Populating the interactive namespace from numpy and matplotlib


In [3]:
import pandas as pd
import numpy as np
import re
from collections import Counter

wiki_df = pd.read_csv('./data/kdwd_r1k_articles.csv')

def get_tokens(text):
    return ['<s>'] + re.findall(r'\w+', text.lower()) + ['</s>']
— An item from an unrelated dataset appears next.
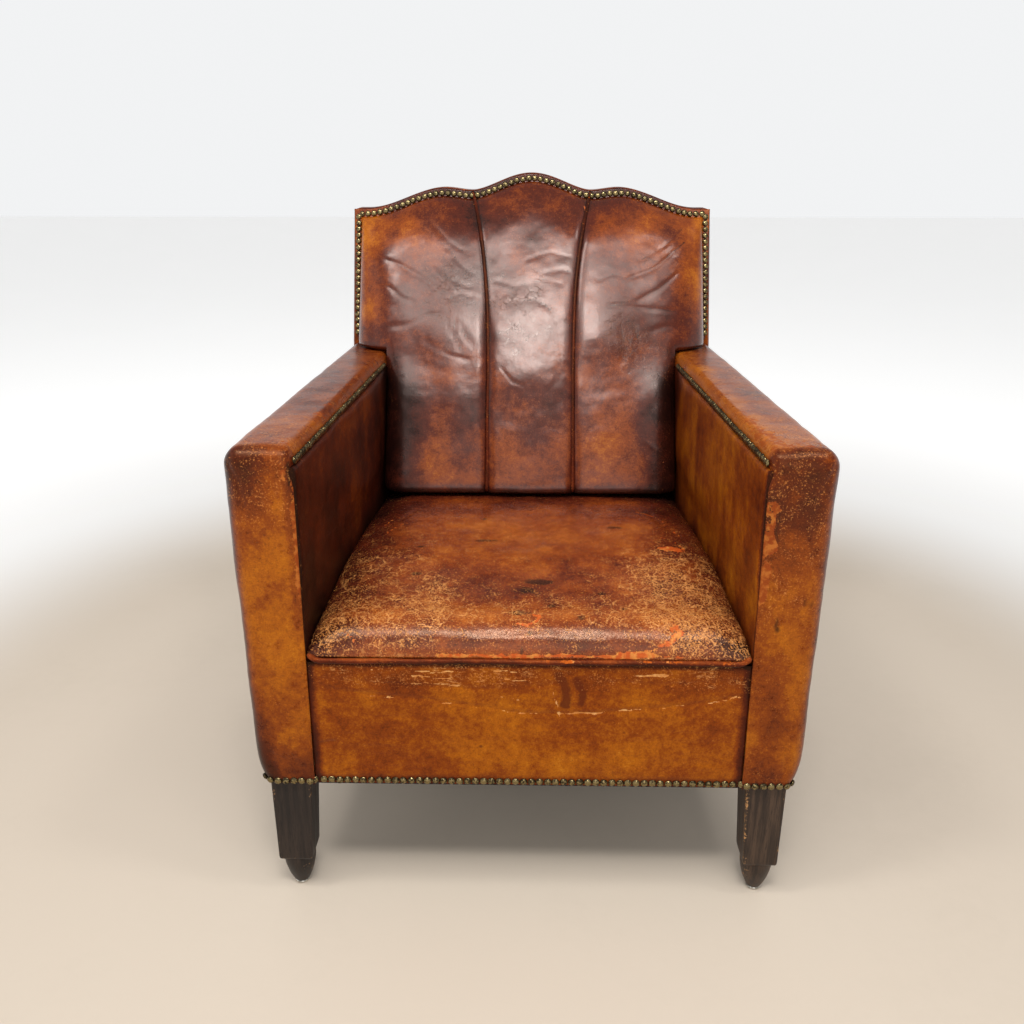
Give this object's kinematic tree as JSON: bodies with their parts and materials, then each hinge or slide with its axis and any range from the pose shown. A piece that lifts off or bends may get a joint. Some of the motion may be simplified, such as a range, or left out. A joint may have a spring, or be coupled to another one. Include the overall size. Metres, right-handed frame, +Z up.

train_sentences_list = ' '.join(wiki_df['intro_text'].iloc[:-100].tolist()).split('.')
test_sentences_list = ' '.join(wiki_df['intro_text'].iloc[-100:].tolist()).split('.')

In [4]:
train_sentences_list[:5]

['Apple Inc',
 ' is an American multinational technology company headquartered in Cupertino, California, that designs, develops, and sells consumer electronics, computer software, and online services',
 ' It is considered one of the Big Four tech companies along with Amazon, Google, and Facebook',
 " The company's hardware products include the iPhone smartphone, the iPad tablet computer, the Mac personal computer, the iPod portable media player, the Apple Watch smartwatch, the Apple TV digital media player, the AirPods wireless earbuds and the HomePod smart speaker",
 " Apple's software includes the macOS, iOS, iPadOS, watchOS, and tvOS operating systems, the iTunes media player, the Safari web browser, the Shazam acoustic fingerprint utility, and the iLife and iWork creativity and productivity suites, as well as professional applications like Final Cut Pro, Logic Pro, and Xcode"]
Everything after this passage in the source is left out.